Despite growing opposition to the Bradford Bypass, York-Simcoe MPP and Transportation Minister Caroline Mulroney remains committed to the project.

Mulroney says the bypass is much needed infrastructure that will reduce traffic congestion and make it easier for local farmers to get their goods to market.

She points to support for the project from municipal councils, like Bradford West Gwillimbury, Georgina and East Gwillimbury, as well as the Holland Marsh Growers Association.

Mulroney also believes that despite the decision to exempt the project from the province’s Environmental Assessment Act, her government will take the necessary steps to mitigate any potential environmental impacts.

“The Bradford bypass already underwent the most stringent environmental assessment process, the individual environmental assessment, and that was done back in 2002. It’s the most stringent kind of process that is available under the Environmental Assessment Act,” she told The Post on January 13.

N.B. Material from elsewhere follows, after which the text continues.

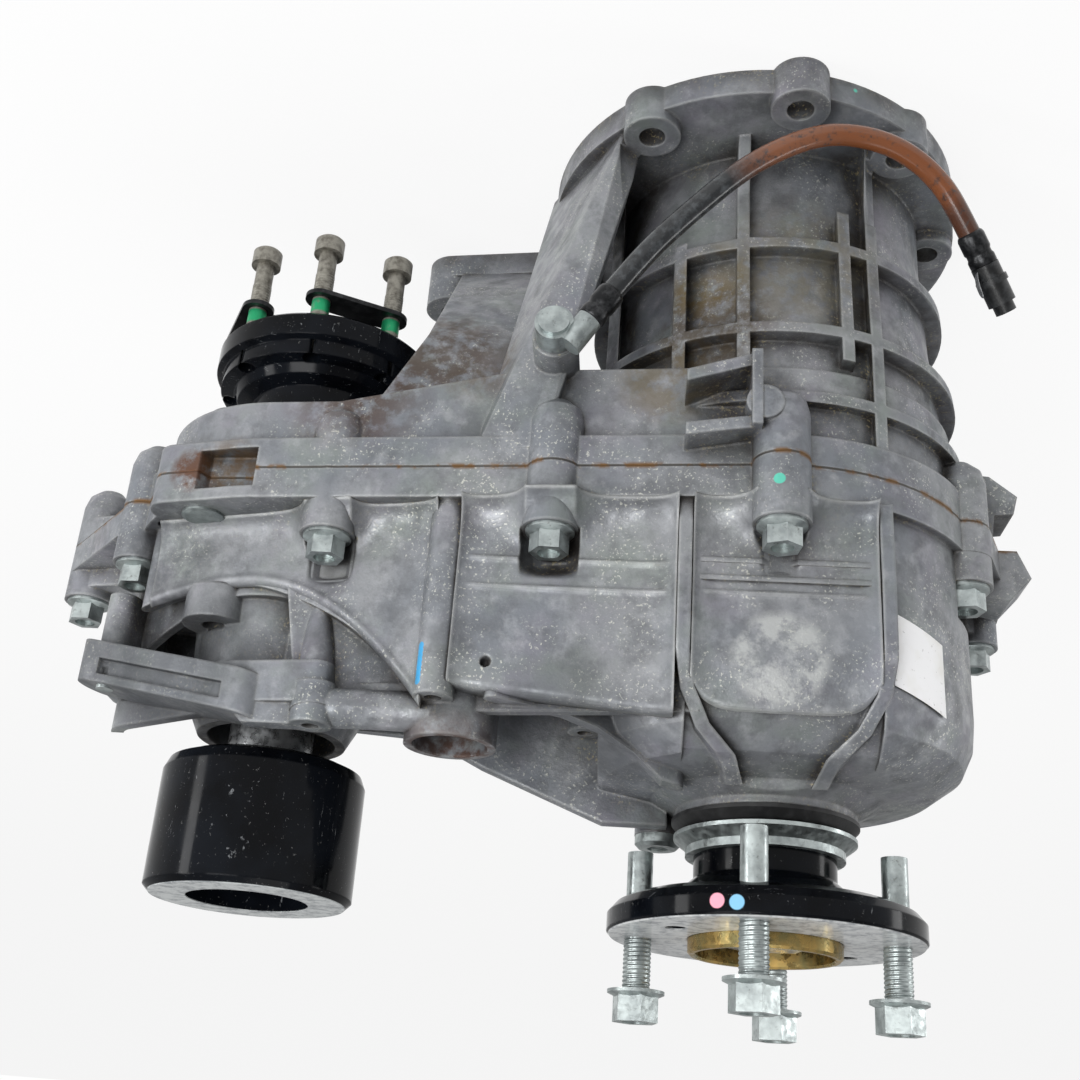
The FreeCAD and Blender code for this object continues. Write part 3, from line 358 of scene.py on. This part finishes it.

“We are also updating the environmental assessment process to reflect changes that have occurred since 2002. And there are over a dozen environmental studies, like air quality, hydrology and fish and wildlife impact assessments, that are yet to be completed.”

“We are taking into account changes to regulations, we are taking into account new information about the highway, and we are undergoing a series of new studies that we believe are important before we move forward.”

Mulroney also added that her government is responding to the concerns expressed by local councils and environmental advocates.

“We also take feedback from municipalities and environmental groups very seriously. And the environmental issues that are being raised will be considered and mitigation will be proposed, and then we will determine the right path forward,” she said.

“Our government cares deeply about the health of Lake Simcoe, and we want to make sure that we’re taking the necessary steps to protect it. But we also know this highway is a needed piece of infrastructure for York-Simcoe and the Greater Golden Horseshoe. And as we move forward with it, we are going to move forward in a way that is respectful of the environment.”